GNU/Linux: 2.6.35-22-generic
Kubuntu x86_64 10.10 | KDE 4.5.1
Ruby 1.9.2p0 | Rails 3.0.1

On 10-10-21 06:31 AM, Rajinder Y. wrote:

meant to be used only with MySQL and PostgreSQL. I am using MSSQL and
have not found anything useful out there as gems/plugins go for this
DB. Any ideas?

you can run a sql command in your migration to generate a foreign key
constraint yourself, look at activerecord execute

this should give you an idea:

http://fdietz.wordpress.com/2008/08/03/migrations-and-foreign-key-handling/


Kind Regards,
Rajinder Y. | DevMentor.org | Do Good! ~ Share Freely

GNU/Linux: 2.6.35-22-generic
Kubuntu x86_64 10.10 | KDE 4.5.1
Ruby 1.9.2p0 | Rails 3.0.1

Yes, I think you’re right and going with Referential Integrity should
be the way to go to make sure the rules are enforced at the DB level.
Although, I still would like to know how I can accomplish what I was
trying to do.

With foreign key constraints. There is really no reason to do it any
other way.

But it would provide me with knowledge of Rails internals I don’t have
right now that might become useful in the future.
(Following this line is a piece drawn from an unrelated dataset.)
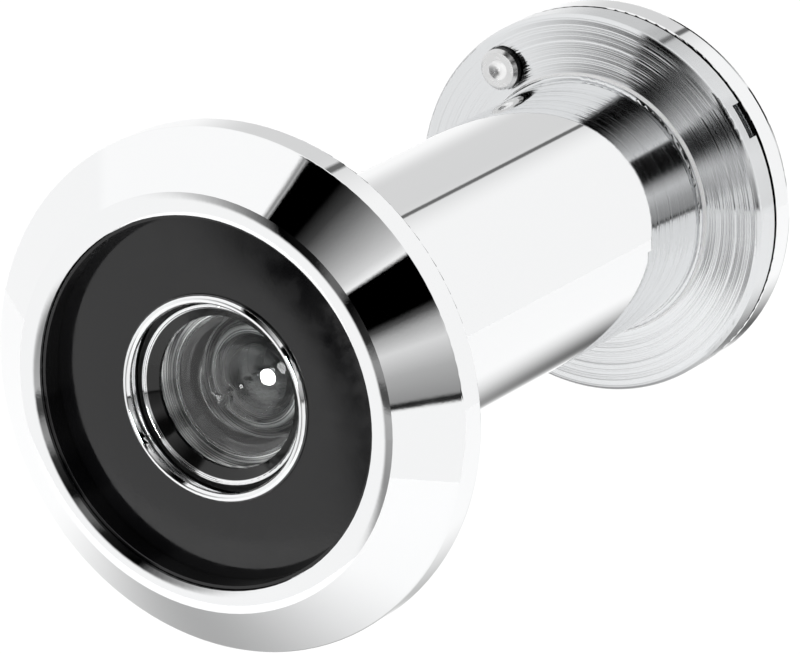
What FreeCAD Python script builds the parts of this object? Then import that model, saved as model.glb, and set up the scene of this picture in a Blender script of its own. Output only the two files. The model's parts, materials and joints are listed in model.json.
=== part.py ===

Yes, apparently you missed my announcement a couple months ago of my
fork of Foreigner with MS SQL Server support:GitHub - marnen/foreigner: Adds foreign key helpers to migrations and correctly dumps foreign keys to schema.rb
The gem is available as marnen-foreigner.

Thanks, will look into it.

Rajinder Y. wrote in post #956033:

On 10-10-20 08:46 PM, pepe wrote:

have not found anything useful out there as gems/plugins go for this
DB. Any ideas?

you can run a sql command in your migration to generate a foreign key
constraint yourself, look at activerecord execute

But don’t, because it will not be DB-agnostic and it will not appear in
the schema file. Foreigner is your best bet.


Kind Regards,
Rajinder Y. | DevMentor.org | Do Good! ~ Share Freely

Best,

Marnen Laibow-Koser
http://www.marnen.org
[email protected]

you can run a sql command in your migration to generate a foreign key
constraint yourself, look at activerecord execute

this should give you an idea:

http://fdietz.wordpress.com/2008/08/03/migrations-and-foreign-key-han

That’s exactly what I did yesterday when I realized Foreigner worked
only with MySQL and PostgreSQL and got it working but Foreigner seems
to help you along the way and make things easier and more ‘Railsy’,
which was what I was looking for.

Thanks for the input, though.

Yes, apparently you missed my announcement a couple months ago of my
fork of Foreigner with MS SQL Server support:GitHub - marnen/foreigner: Adds foreign key helpers to migrations and correctly dumps foreign keys to schema.rb
The gem is available as marnen-foreigner.

Got it working. Thanks for the tip. It would be great if ‘schema.rb’
got updated with the code for the FK constraints, though.

I found this (Tickets - Ruby on Rails - rails
4347-add-foreign-key-support-to-migrations-and-schemarb-dump) from the
original creator of the gem you forked but I’m not sure how I would go
about using the feature.

pepe wrote in post #956059:

Yes, I think you’re right and going with Referential Integrity should
be the way to go to make sure the rules are enforced at the DB level.
Although, I still would like to know how I can accomplish what I was
trying to do.

With foreign key constraints. There is really no reason to do it any
other way.

But it would provide me with knowledge of Rails internals I don’t have
right now that might become useful in the future.

Well, looking through the source code is never a bad thing. Just bear
in mind that the DB is in the best position to do data integrity
checking.

Yes, apparently you missed my announcement a couple months ago of my
fork of Foreigner with MS SQL Server support:GitHub - marnen/foreigner: Adds foreign key helpers to migrations and correctly dumps foreign keys to schema.rb
The gem is available as marnen-foreigner.

Thanks, will look into it.

Let me know if you have any problems with it.

Best,

Marnen Laibow-Koser
http://www.marnen.org
[email protected]

On Thu, Oct 21, 2010 at 8:43 AM, Marnen Laibow-Koser
[email protected] wrote:

the schema file. Foreigner is your best bet.
Thanks for the info, took a look, did not know about Foreigner. Agree
DB-agnostic is a good thing.

pepe wrote in post #956233:

Yes, apparently you missed my announcement a couple months ago of my
fork of Foreigner with MS SQL Server support:GitHub - marnen/foreigner: Adds foreign key helpers to migrations and correctly dumps foreign keys to schema.rb
The gem is available as marnen-foreigner.

Got it working. Thanks for the tip. It would be great if ‘schema.rb’
got updated with the code for the FK constraints, though.

That’s what Foreigner does. Is it not working for you?

Best,

Marnen Laibow-Koser
http://www.marnen.org
[email protected]

Got it working. Thanks for the tip. It would be great if ‘schema.rb’
got updated with the code for the FK constraints, though.

That’s what Foreigner does. Is it not working for you?

My mistake. I just saw them at the end of the file. Thanks for
everything, this is going to help a lot.